Well, there's Octave and R. They're not drop-in compatible, but they have similar functionality.

As usual, it's not the particular functionality of the platform that's important, but the surrounding ecosystem of tools and packages, that keeps people using MATLAB rather than the alternatives-- in my opinion, at least.

OT: No free alternative to Simulink and MATLAB

Posted Nov 2, 2012 8:26 UTC (Fri) by paulj (subscriber, #341) [Link]

Octave is at least pretty close to MatLab. Close enough that simpler MatLab codes often work in Octave with minimal, even no, changes. R has a completely different programming model (slightly odd), so I assume it's completely incompatible.
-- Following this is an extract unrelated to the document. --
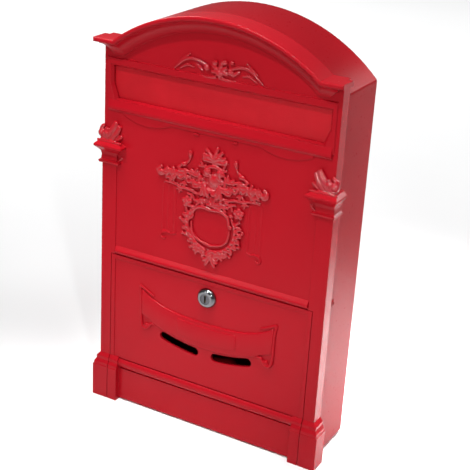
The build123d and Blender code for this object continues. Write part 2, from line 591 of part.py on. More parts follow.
# Door: plate with a raised border, plinth band between two quirks, and a rim behind
lock_hole = [(0, LOCK_HEIGHT)]
with BuildPart() as door:
    with BuildSketch(front_plane(DOOR_WALL)):
        add(panel(-DOOR_HALF_WIDTH, DOOR_HALF_WIDTH, DOOR_BOTTOM, DOOR_TOP))
    extrude(amount=DOOR_WALL)
    with BuildSketch(front_plane(0)):
        add(panel(-DOOR_HALF_WIDTH, DOOR_HALF_WIDTH, PLINTH_TOP - 1, DOOR_TOP))
        add(panel(DOOR_BORDER - DOOR_HALF_WIDTH, DOOR_HALF_WIDTH - DOOR_BORDER, PLINTH_TOP - 2,
                  DOOR_TOP - DOOR_BORDER), mode=Mode.SUBTRACT)
    extrude(amount=SHAFT_RISE)
    with BuildSketch(side_plane(-BLOCK_INNER)):
        with BuildLine():
            ThreePointArc((0, BAND_HIGH), (-1.9, (BAND_HIGH + BAND_LOW) / 2), (0, BAND_LOW))
            Polyline((0, BAND_LOW), (1, BAND_LOW), (1, BAND_HIGH), (0, BAND_HIGH))
        make_face()
    extrude(amount=2 * BLOCK_INNER)
    for quirk in (BAND_HIGH, BAND_LOW - QUIRK):
        with BuildSketch(side_plane(-BLOCK_INNER)):
            add(panel(-1, QUIRK, quirk, quirk + QUIRK))
        extrude(amount=2 * BLOCK_INNER, mode=Mode.SUBTRACT)
    add(both_sides(inner_block))
    with BuildSketch(front_plane(RIM_DEPTH)):
        add(panel(-DOOR_HALF_WIDTH, DOOR_HALF_WIDTH, 0, DOOR_TOP))
    extrude(amount=RIM_DEPTH - DOOR_WALL, mode=Mode.SUBTRACT)
    with BuildSketch(front_plane(DOOR_RIM_DEPTH)):
        add(panel(-DOOR_HALF_WIDTH, DOOR_HALF_WIDTH, DOOR_BOTTOM, DOOR_TOP))
        add(panel(DOOR_WALL - DOOR_HALF_WIDTH, DOOR_HALF_WIDTH - DOOR_WALL, DOOR_BOTTOM + DOOR_WALL,
                  DOOR_TOP - DOOR_WALL), mode=Mode.SUBTRACT)
    extrude(amount=DOOR_RIM_DEPTH - 1)
    for side in (-1, 1):
        with BuildSketch(side_plane(side * BLOCK_INNER)):
            add(panel(1, PIVOT_DEPTH + 5, PIVOT_HEIGHT - 6, PIVOT_HEIGHT + 6))
        extrude(amount=side * (DOOR_HALF_WIDTH - BLOCK_INNER))
        with BuildSketch(side_plane(side * PIVOT_BORE_END)):
            with Locations((PIVOT_DEPTH, PIVOT_HEIGHT)):
                Circle(PIVOT_PIN_RADIUS + RUNNING_CLEARANCE)
        extrude(amount=side * (DOOR_HALF_WIDTH - PIVOT_BORE_END), mode=Mode.SUBTRACT)
        with BuildSketch(front_plane(DOOR_WALL)):
            add(view_slot(side))
        extrude(amount=DOOR_WALL, mode=Mode.SUBTRACT)
    with BuildSketch(front_plane(DOOR_WALL)):
        with Locations(*lock_hole):
            Circle(BARREL_RADIUS + 0.1)
            Rectangle(2 * BARREL_FLAT + 0.2, 2 * BARREL_RADIUS + 1, mode=Mode.INTERSECT)
    extrude(amount=DOOR_WALL, mode=Mode.SUBTRACT)
door.part.label = "door"

# Door pins, fixed in the outer plinth blocks and running in the door's own blocks
with BuildPart() as door_pins:
    for side in (-1, 1):
        with BuildSketch(side_plane(side * (PIVOT_BORE_END + 0.5))):
            with Locations((PIVOT_DEPTH, PIVOT_HEIGHT)):
                Circle(PIVOT_PIN_RADIUS)
        extrude(amount=side * (PIVOT_PIN_END - PIVOT_BORE_END - 0.5))
door_pins.part.label = "door_pins"

# Lock body: conical head on a barrel with two flats
lock_axis_plane = Plane(origin=(0, FACE_Y, BASE_Z + LOCK_HEIGHT), x_dir=(1, 0, 0), z_dir=(0, 0, 1))
lock_axis = Axis(lock_axis_plane.origin, (0, 1, 0))
plug_bore = PLUG_RADIUS + RUNNING_CLEARANCE
with BuildPart() as lock_body:
    with BuildSketch(front_plane(BARREL_LENGTH)):
        with Locations(*lock_hole):
            Circle(BARREL_RADIUS)
            Rectangle(2 * BARREL_FLAT, 2 * BARREL_RADIUS, mode=Mode.INTERSECT)
    extrude(amount=BARREL_LENGTH)
    with BuildSketch(lock_axis_plane):
        with BuildLine():
            Polyline((0, 0), (LOCK_HEAD_RADIUS, 0), (LOCK_HEAD_RADIUS, -0.8))
            ThreePointArc((LOCK_HEAD_RADIUS, -0.8), (8.9, -3.0), (LOCK_FACE_RADIUS, -LOCK_HEAD))
            Polyline((LOCK_FACE_RADIUS, -LOCK_HEAD), (0, -LOCK_HEAD), (0, 0))
        make_face()
    revolve(axis=lock_axis)
    with BuildSketch(front_plane(BARREL_LENGTH)):
        with Locations(*lock_hole):
            Circle(plug_bore)
    extrude(amount=BARREL_LENGTH + LOCK_HEAD, mode=Mode.SUBTRACT)
lock_body.part.label = "lock_body"

with BuildPart() as lock_washer:
    with BuildSketch(front_plane(DOOR_WALL + 0.8)):
        with Locations(*lock_hole):
            Circle(11.5)
            Circle(BARREL_RADIUS + 0.2, mode=Mode.SUBTRACT)
    extrude(amount=0.8)
lock_washer.part.label = "lock_washer"

NUT_DEPTH = DOOR_WALL + 0.8
NUT_THICKNESS = 4.2
with BuildPart() as lock_nut:
    with BuildSketch(front_plane(NUT_DEPTH + NUT_THICKNESS)):
        with Locations(*lock_hole):
            RegularPolygon(12.4, 6)
            Circle(BARREL_RADIUS + 0.03, mode=Mode.SUBTRACT)
    extrude(amount=NUT_THICKNESS)
lock_nut.part.label = "lock_nut"

# Plug with its keyway, wafer slots and square tang
KEYWAY_WIDTH = 1.8
KEYWAY_HEIGHT = 7.6
PLUG_FACE = -LOCK_HEAD + 0.3
WAFER = 0.9
WAFER_HALF_WIDTH = 1.8
WAFER_HALF_HEIGHT = 4.7
wafer_depths = [PLUG_FACE + 2.4 + 1.9 * index for index in range(5)]
CAM_SCREW_RADIUS = 1.9
CAM_BACK = CAM_DEPTH + CAM_SHEET
with BuildPart() as lock_plug:
    with BuildSketch(front_plane(CAM_DEPTH - 0.1)):
        with Locations(*lock_hole):
            Circle(PLUG_RADIUS)
    extrude(amount=CAM_DEPTH - 0.1 - PLUG_FACE)
    fillet(lock_plug.edges().group_by(Axis.Y)[0], 0.3)
    with BuildSketch(front_plane(CAM_BACK)):
        with Locations(*lock_hole):
            Rectangle(TANG, TANG)
    extrude(amount=CAM_SHEET + 0.2)
    with BuildSketch(front_plane(wafer_depths[-1] + 2)):
        with Locations(*lock_hole):
            Rectangle(KEYWAY_WIDTH, KEYWAY_HEIGHT)
    extrude(amount=wafer_depths[-1] + 2 - PLUG_FACE, mode=Mode.SUBTRACT)
    for depth in wafer_depths:
        with BuildSketch(front_plane(depth + WAFER / 2 + 0.05)):
            with Locations(*lock_hole):
                Rectangle(2 * WAFER_HALF_WIDTH + 0.1, 2 * PLUG_RADIUS)
        extrude(amount=WAFER + 0.1, mode=Mode.SUBTRACT)
    with BuildSketch(front_plane(CAM_BACK)):
        with Locations(*lock_hole):
            Circle(CAM_SCREW_RADIUS + RUNNING_CLEARANCE)
    extrude(amount=6, mode=Mode.SUBTRACT)
lock_plug.part.label = "lock_plug"

with BuildPart() as lock_wafers:
    for depth in wafer_depths:
        with BuildSketch(front_plane(depth + WAFER / 2)):
            with Locations(*lock_hole):
                Rectangle(2 * WAFER_HALF_WIDTH, 2 * WAFER_HALF_HEIGHT)
                Rectangle(KEYWAY_WIDTH + 0.2, 4.6, mode=Mode.SUBTRACT)
        extrude(amount=WAFER)
lock_wafers.part.label = "lock_wafers"

# Cam: unlocked at rest, pointing left seen from the front
CAM_HALF_WIDTH = 7.0
with BuildPart() as lock_cam:
    with BuildSketch(front_plane(CAM_BACK)):
        with Locations(*lock_hole):
            Circle(CAM_HALF_WIDTH)
        add(panel(-CAM_REACH, 0, LOCK_HEIGHT - CAM_HALF_WIDTH, LOCK_HEIGHT + CAM_HALF_WIDTH))
        with Locations(*lock_hole):
            Rectangle(TANG + 0.06, TANG + 0.06, mode=Mode.SUBTRACT)
    extrude(amount=CAM_SHEET)
    fillet(lock_cam.edges().filter_by(Axis.Y).group_by(Axis.X)[0], 3.0)
lock_cam.part.label = "lock_cam"

with BuildPart() as cam_washer:
    with BuildSketch(front_plane(CAM_BACK + WASHER)):
        with Locations(*lock_hole):
            Circle(5.0)
            Circle(CAM_SCREW_RADIUS + 0.1, mode=Mode.SUBTRACT)
    extrude(amount=WASHER)
cam_washer.part.label = "cam_washer"

CAM_SCREW_HEAD = 2.4
with BuildPart() as cam_screw:
    with BuildSketch(front_plane(CAM_BACK + WASHER + CAM_SCREW_HEAD)):
        with Locations(*lock_hole):
            Circle(3.6)
    extrude(amount=CAM_SCREW_HEAD)
    with BuildSketch(front_plane(CAM_BACK + WASHER + CAM_SCREW_HEAD)):
        with Locations(*lock_hole):
            Rectangle(4.2, 0.9)
            Rectangle(0.9, 4.2)
    extrude(amount=1.3, mode=Mode.SUBTRACT)
    with BuildSketch(front_plane(CAM_BACK + WASHER)):
        with Locations(*lock_hole):
            Circle(CAM_SCREW_RADIUS)
    extrude(amount=5.5)
cam_screw.part.label = "cam_screw"

pieces = [front_frame, casing_shell, back_plate, back_plate_rivets, front_screw_washers, front_screws, side_screws,
          letter_flap, flap_rod, flap_rod_clips, flap_spring, door, door_pins, lock_body, lock_washer,
          lock_nut, lock_plug, lock_wafers, lock_cam, cam_washer, cam_screw]
os.makedirs("parts", exist_ok=True)
for piece in pieces:
    export_step(piece.part, f"parts/{piece.part.label}.step")
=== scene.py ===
import math

import bmesh
import bpy
from mathutils import Matrix, Quaternion, Vector


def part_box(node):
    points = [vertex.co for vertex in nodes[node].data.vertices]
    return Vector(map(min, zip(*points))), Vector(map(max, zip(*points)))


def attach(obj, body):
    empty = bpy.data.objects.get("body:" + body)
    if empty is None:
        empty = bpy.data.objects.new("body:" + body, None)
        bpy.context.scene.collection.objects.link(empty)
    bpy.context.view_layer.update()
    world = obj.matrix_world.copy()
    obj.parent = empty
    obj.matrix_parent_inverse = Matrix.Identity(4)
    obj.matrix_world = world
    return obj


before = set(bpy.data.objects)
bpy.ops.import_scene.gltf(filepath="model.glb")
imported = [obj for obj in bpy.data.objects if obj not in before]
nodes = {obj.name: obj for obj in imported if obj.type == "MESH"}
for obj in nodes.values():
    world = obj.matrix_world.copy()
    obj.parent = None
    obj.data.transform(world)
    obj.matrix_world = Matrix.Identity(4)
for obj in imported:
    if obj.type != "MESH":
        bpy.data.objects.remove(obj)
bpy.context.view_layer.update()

MM = 0.001
box_low, box_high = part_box("front_frame")
FOOT = box_low[2]
DOOR_DEPTH = 10 * MM
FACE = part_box("door")[1][1] - DOOR_DEPTH
RELIEF_FLATNESS = 0.75


# ---------------------------------------------------------------- materials

def srgb(code):
    """An sRGB hex colour as the linear colour a shader takes."""
    parts = [int(code[i:i + 2], 16) / 255 for i in (0, 2, 4)]
    return tuple(c / 12.92 if c <= 0.04045 else ((c + 0.055) / 1.055) ** 2.4 for c in parts) + (1.0,)


def node(mat, kind, settings=None, links=None, **values):
    """Adds a node, sets its properties and input values, and links its inputs."""
    made = mat.node_tree.nodes.new(kind)
    for key, value in (settings or {}).items():
        setattr(made, key, value)
    for key, value in values.items():
        made.inputs[key.replace("_", " ")].default_value = value
    for key, source in (links or {}).items():
        mat.node_tree.links.new(source, made.inputs[key])
    return made


def new_material(name):
    """An empty material with its shader, its output and its object coordinates."""
    mat = bpy.data.materials.new(name)
    mat.use_nodes = True
    mat.node_tree.nodes.clear()
    shader = node(mat, "ShaderNodeBsdfPrincipled")
    node(mat, "ShaderNodeOutputMaterial", links={"Surface": shader.outputs["BSDF"]})
    place = node(mat, "ShaderNodeTexCoord").outputs["Object"]
    return mat, shader, place


def powder_coat(name, deep, bright, peel_mm, peel_height_mm, rough, shine):
    """Polyester powder coat: glossy red with a fine orange-peel skin, softened over every edge."""
    mat, shader, place = new_material(name)
    peel = node(mat,
        "ShaderNodeTexNoise", links={"Vector": place}, Scale=1000 / peel_mm, Detail=2.0, Roughness=0.55)
    broad = node(mat, "ShaderNodeTexNoise", links={"Vector": place}, Scale=1000 / 45, Detail=3.0, Roughness=0.6)
    tint = node(mat, "ShaderNodeMix", {"data_type": "RGBA"}, {"Factor": broad.outputs["Fac"]})
    tint.inputs[6].default_value = srgb(deep)
    tint.inputs[7].default_value = srgb(bright)
    gloss = node(mat, "ShaderNodeMapRange", links={"Value": peel.outputs["Fac"]})
    gloss.inputs["To Min"].default_value = rough - 0.05
    gloss.inputs["To Max"].default_value = rough + 0.09
    soft = node(mat, "ShaderNodeBevel", {"samples": 6}, Radius=0.7 * MM)
    bump = node(mat, "ShaderNodeBump", links={"Height": peel.outputs["Fac"], "Normal": soft.outputs["Normal"]},
                Strength=1.0, Distance=peel_height_mm * MM)
    links = mat.node_tree.links
    links.new(tint.outputs[2], shader.inputs["Base Color"])
    links.new(gloss.outputs["Result"], shader.inputs["Roughness"])
    links.new(bump.outputs["Normal"], shader.inputs["Normal"])
    shader.inputs["IOR"].default_value = 1.5
    shader.inputs["Specular IOR Level"].default_value = shine
    return mat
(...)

OT: No free alternative to Simulink and MATLAB

Posted Nov 8, 2012 14:46 UTC (Thu) by njs (guest, #40338) [Link]

Python is also a strong matlab alternative these days via the numpy/scipy ecosystem... but none of these tools will generate real-time capable C code for you from a high-level description. That's the key feature they need.

Really the closest competitor here would be something like Eigen.
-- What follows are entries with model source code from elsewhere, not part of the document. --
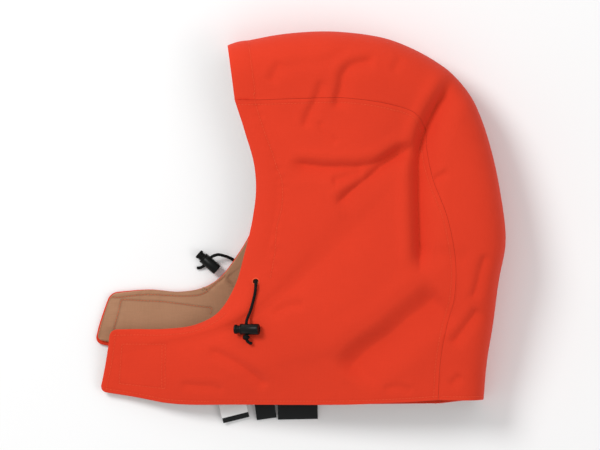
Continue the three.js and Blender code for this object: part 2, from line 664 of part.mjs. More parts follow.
// Eyelets. The cord and its lock are laid on the cloth as it is without the hole.
const clothBelow = shellNear.clone();
const nearEyelet = hit(shellNear, eyeletAt.x, eyeletAt.y, true);
const farEyelet = hit(shellFar, eyeletAt.x, eyeletAt.y, false);
for (const [name, shell, seat] of [
  ["eyelet_near", shellNear, nearEyelet],
  ["eyelet_far", shellFar, farEyelet],
]) {
  const on = facing(seat.point, seat.face.normal);
  part.add(named(name, eyeletBand().translate(0, 0, SEAT).applyMatrix4(on), ORANGE_THREAD));
  shell.geometry = cut(shell.geometry, eyeletCutter().applyMatrix4(on));
}

// Hook patch under the upper tab, following the lining's lower face
function cornerPoint(corners, u, v, tabReach) {
  const [a, b, c, d] = corners.map((corner) => place(corner.x, corner.y, 0, tabReach));
  return a.lerp(b, u).lerp(d.lerp(c, u), v);
}

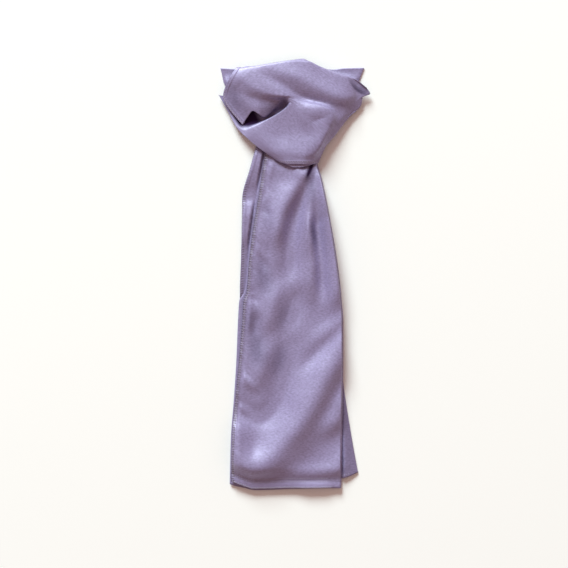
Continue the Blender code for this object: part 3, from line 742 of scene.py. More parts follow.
def soften(heights, times):
    """Evens a grid of heights, so that folds run into each other without a crease."""
    for _ in range(times):
        for axis in (0, 1):
            wide = [(1, 1) if axis == k else (0, 0) for k in (0, 1)]
            padded = np.pad(heights, wide, mode="edge")
            before = padded[:-2] if axis == 0 else padded[:, :-2]
            after = padded[2:] if axis == 0 else padded[:, 2:]
            heights = heights * 0.5 + (before + after) * 0.25
    return heights


def uneven(x, y, size, seed):
    """Soft unevenness between -1 and 1, of a given size in millimetres."""
    flat = [
        noise.noise(Vector((a / size, b / size, seed)))
        for a, b in zip(x.ravel().tolist(), y.ravel().tolist())
    ]
    return np.array(flat).reshape(x.shape)


def relax(grid, times):
    """Evens a grid of points, and keeps its border."""
    for _ in range(times):
        around = (grid[:-2, 1:-1] + grid[2:, 1:-1] + grid[1:-1, :-2] + grid[1:-1, 2:]) / 4.0
        grid[1:-1, 1:-1] = grid[1:-1, 1:-1] * 0.4 + around * 0.6
    return grid


def normals_of(grid):
    """Unit directions out of a grid of points, on the side where rows run down and columns right."""
    normal = np.cross(np.gradient(grid, axis=0), np.gradient(grid, axis=1))
    return normal / np.maximum(np.linalg.norm(normal, axis=2, keepdims=True), 1e-9)


def spread(shares, ease=TAIL_EASE):
    """Shares of a width that lie closer together at both edges."""
    return (1.0 - ease) * shares + ease * (1.0 - np.cos(math.pi * shares)) / 2.0


def lengths_along(grid, axis):
    """Length of cloth from the first row (axis 0) or column (axis 1) to each point of a grid."""
    steps = np.linalg.norm(np.diff(grid, axis=axis), axis=2)
    first = np.zeros_like(grid[:1, :, 0] if axis == 0 else grid[:, :1, 0])
    return np.concatenate([first, np.cumsum(steps, axis=axis)], axis=axis)


def from_first_column(grid):
    """Length of cloth from the first column to each point."""
    return lengths_along(grid, 1)


def from_last_column(grid):
    """Length of cloth from the last column to each point."""
    return lengths_along(grid[:, ::-1], 1)[:, ::-1]


def from_last_row(grid):
    """Length of cloth from the last row to each point."""
    return lengths_along(grid[::-1], 0)[::-1]


# Sheets


def settings():
    return bpy.context.scene.scarf_cloth


def link(piece):
    bpy.context.scene.collection.objects.link(piece)
    return piece


def finish_piece(piece, slot_name, *nodes):
    """Fixes a piece to the body and hides the solids that it replaces; the slot name is not used."""
    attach(piece, BODY)
    if nodes:
        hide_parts(*nodes)
    return piece


def quads_of(grid):
    """The four corners of each face of a grid of numbers or values."""
    return np.stack([grid[:-1, :-1], grid[1:, :-1], grid[1:, 1:], grid[:-1, 1:]], axis=2)


def cloth_mesh(name, grid, ring=False):
    """A grid of points in millimetres as an open sheet, with a UV map in millimetres of cloth.

    A sheet's last quarter of columns is its upper layer, and a ring's first quarter its under
    layer. Which way that quarter looks says whether the faces are turned to point outwards.
    """
    rows, columns = grid.shape[:2]
    looks_up = normals_of(grid)[:, :, 2]
    if ring:
        turned = np.mean(looks_up[:, :columns // 4]) > 0.0
    else:
        turned = np.mean(looks_up[:, columns * 3 // 4:]) < 0.0
    points = grid.reshape(-1, 3) * MM
    index = np.arange(rows * columns).reshape(rows, columns)
    if ring:
        index = np.concatenate([index, index[:, :1]], axis=1)
        grid = np.concatenate([grid, grid[:, :1]], axis=1)
    across = lengths_along(grid, 1)
    across -= across[:, -1:] / 2.0
    uv = np.stack([across, lengths_along(grid, 0)], axis=-1)
    faces = quads_of(index).reshape(-1, 4)
    corners = quads_of(uv).reshape(-1, 4, 2)
    if turned:
        faces, corners = faces[:, ::-1], corners[:, ::-1]
    mesh = bpy.data.meshes.new(name)
    mesh.from_pydata(points.tolist(), [], faces.tolist())
    mesh.uv_layers.new(name="cloth_mm").data.foreach_set("uv", corners.ravel())
    mesh.update()
    mesh.shade_smooth()
    return mesh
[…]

RTLWS: Realtime Linux for aircraft

Posted Nov 1, 2012 18:49 UTC (Thu) by dashesy (subscriber, #74652) [Link]

In my experience (few years ago), Realtime Workshop (code generation) is an expensive software not as elegant to use as it seems in the description. Although schools might even get them for free for projects. As if you pay to get their source code, but it also creates a big main loop substituting the code in place of Simulink models (S-functions) in a not so efficient way. Besides, it is only useful if you have the models for everything you need (which means many additional costly toolboxes), and if your problem follows the normal use-case (flight simulation might even have a demo).

If there is any deviation from the normal use-case or if new code should be added, one needs to write code twice and face double as many bugs and hassles, once for C and once for TLC wrappings, not something to recommend for actual development specially because the IDE is not really helpful when more than one simple script is needed.